Peter Jeremy wrote:
On 2010-Feb-28 21:32:10 -0800, Ondrej Certik <ond...@certik.cz> wrote:

I like cmake and I use it for all my projects, that involve some C++ coding.

There are lots of make-like tools available and different people use
different ones.  One disadvantage of this is that where a large project
pulls in bits from lots of different sources (like Sage), this can
result in lots of different make-like tools being required.  A quick
check suggests that I have accumulated 8 different ones on this system
in order to build all the software I use.


Another big problem is when only a small number of people know how to use these tools. The trouble SCons has created on the Solaris port, simply because nobody really knew how to use SCons.

http://trac.sagemath.org/sage_trac/ticket/6595

took 5 months to get a problem solved, when SCons called 'gcc' to build C code, and the Sun C++ compiler to build C++ code. I'd asked several times on the SCons mailing list, until finally a solution was suggested which worked. The apparently obvious solution of import 'CC and 'CXX' does not work, as SCons purposely ignores ALL environment variable. It is designed to do so.

If one reads the comments in the relevant SConstruct file, it is obvious that someone else has modified SConstruct before, without knowing SCons. He/she put comments like

# I don't really understand how this is supposed to work ..

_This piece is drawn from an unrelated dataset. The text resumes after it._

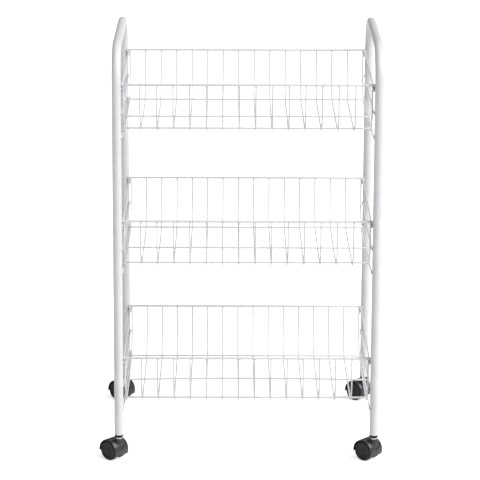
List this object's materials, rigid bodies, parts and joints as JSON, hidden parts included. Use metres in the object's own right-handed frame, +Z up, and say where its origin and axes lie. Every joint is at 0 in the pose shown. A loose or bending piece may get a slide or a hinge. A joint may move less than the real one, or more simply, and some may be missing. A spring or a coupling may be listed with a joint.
{
  "type": "wire basket trolley",
  "caption": "Wheeled storage trolley: two bent-tube side frames carry stacked open wire baskets, on swivelling twin-wheel casters.",
  "frame": {"origin": "on the floor, midway between the four legs", "axes": "+X towards the right-hand side frame as seen from the front, +Y towards the back, +Z up; the front, with the thicker basket rims, faces -Y"},
  "size_m": [0.501, 0.3953, 0.7426],
  "materials": {
    "powder_coat": "white powder coat over steel, satin",
    "hood_plastic": "moulded, fine texture",
    "wheel_plastic": "moulded, satin",
    "plug_plastic": "moulded, matte",
    "steel": "zinc-plated, bright"
  },
  "bodies": {
    "frame": {"side_frame_left": "powder_coat", "side_frame_right": "powder_coat", "basket_top": "powder_coat", "basket_middle": "powder_coat", "basket_bottom": "powder_coat", "leg_plug_front_left": "plug_plastic", "caster_stem_front_left": "steel", "leg_plug_front_right": "plug_plastic", "caster_stem_front_right": "steel", "leg_plug_rear_left": "plug_plastic", "caster_stem_rear_left": "steel", "leg_plug_rear_right": "plug_plastic", "caster_stem_rear_right": "steel"},
    "caster_front_left": {"caster_hood_front_left": "hood_plastic", "caster_axle_front_left": "steel"},
    "wheel_outer_front_left": {"wheel_outer_front_left": "wheel_plastic"},
    "wheel_inner_front_left": {"wheel_inner_front_left": "wheel_plastic"},
    "caster_front_right": {"caster_hood_front_right": "hood_plastic", "caster_axle_front_right": "steel"},
    "wheel_outer_front_right": {"wheel_outer_front_right": "wheel_plastic"},
    "wheel_inner_front_right": {"wheel_inner_front_right": "wheel_plastic"},
    "caster_rear_left": {"caster_hood_rear_left": "hood_plastic", "caster_axle_rear_left": "steel"},
    "wheel_outer_rear_left": {"wheel_outer_rear_left": "wheel_plastic"},
    "wheel_inner_rear_left": {"wheel_inner_rear_left": "wheel_plastic"},
    "caster_rear_right": {"caster_hood_rear_right": "hood_plastic", "caster_axle_rear_right": "steel"},
    "wheel_outer_rear_right": {"wheel_outer_rear_right": "wheel_plastic"},
    "wheel_inner_rear_right": {"wheel_inner_rear_right": "wheel_plastic"}
  },
  "joints": [
    {"name": "swivel_front_left", "type": "hinge", "parent": "frame", "child": "caster_front_left", "pos_m": [-0.2245, -0.172, 0.045], "axis": [0, 0, 1], "continuous": true},
    {"name": "roll_outer_front_left", "type": "hinge", "parent": "caster_front_left", "child": "wheel_outer_front_left", "pos_m": [-0.23431, -0.16347, 0.018], "axis": [-0.6561, -0.7547, 0], "continuous": true},
    {"name": "roll_inner_front_left", "type": "hinge", "parent": "caster_front_left", "child": "wheel_inner_front_left", "pos_m": [-0.23431, -0.16347, 0.018], "axis": [-0.6561, -0.7547, 0], "continuous": true},
    {"name": "swivel_front_right", "type": "hinge", "parent": "frame", "child": "caster_front_right", "pos_m": [0.2245, -0.172, 0.045], "axis": [0, 0, 1], "continuous": true},
    {"name": "roll_outer_front_right", "type": "hinge", "parent": "caster_front_right", "child": "wheel_outer_front_right", "pos_m": [0.21469, -0.16347, 0.018], "axis": [-0.6561, -0.7547, 0], "continuous": true},
    {"name": "roll_inner_front_right", "type": "hinge", "parent": "caster_front_right", "child": "wheel_inner_front_right", "pos_m": [0.21469, -0.16347, 0.018], "axis": [-0.6561, -0.7547, 0], "continuous": true},
    {"name": "swivel_rear_left", "type": "hinge", "parent": "frame", "child": "caster_rear_left", "pos_m": [-0.2245, 0.172, 0.045], "axis": [0, 0, 1], "continuous": true},
    {"name": "roll_outer_rear_left", "type": "hinge", "parent": "caster_rear_left", "child": "wheel_outer_rear_left", "pos_m": [-0.23431, 0.18053, 0.018], "axis": [-0.6561, -0.7547, 0], "continuous": true},
    {"name": "roll_inner_rear_left", "type": "hinge", "parent": "caster_rear_left", "child": "wheel_inner_rear_left", "pos_m": [-0.23431, 0.18053, 0.018], "axis": [-0.6561, -0.7547, 0], "continuous": true},
    {"name": "swivel_rear_right", "type": "hinge", "parent": "frame", "child": "caster_rear_right", "pos_m": [0.2245, 0.172, 0.045], "axis": [0, 0, 1], "continuous": true},
    {"name": "roll_outer_rear_right", "type": "hinge", "parent": "caster_rear_right", "child": "wheel_outer_rear_right", "pos_m": [0.21469, 0.18053, 0.018], "axis": [-0.6561, -0.7547, 0], "continuous": true},
    {"name": "roll_inner_rear_right", "type": "hinge", "parent": "caster_rear_right", "child": "wheel_inner_rear_right", "pos_m": [0.21469, 0.18053, 0.018], "axis": [-0.6561, -0.7547, 0], "continuous": true}
  ]
}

So someone decides to build c_lib with SCons, but nobody else knows how to use SCons. That person loses interest in Sage and we are stuck and we get serious problems. Or person A has a problem, and those that do know SCons have no interest in that problem, so don't help.

If someone does not know C/C++/Python well enough, there is usually someone able to help. With some of these build tools, there will not necessarily be the knowledge around.

CMake is not currently widely used. That may change, but at the minute it is far from common. I've personally never needed to install CMake, as I've yet to come across a project which needed it.

Until there is a critical mass of users of these tools, I think they are best left alone, even if they offer some advantages.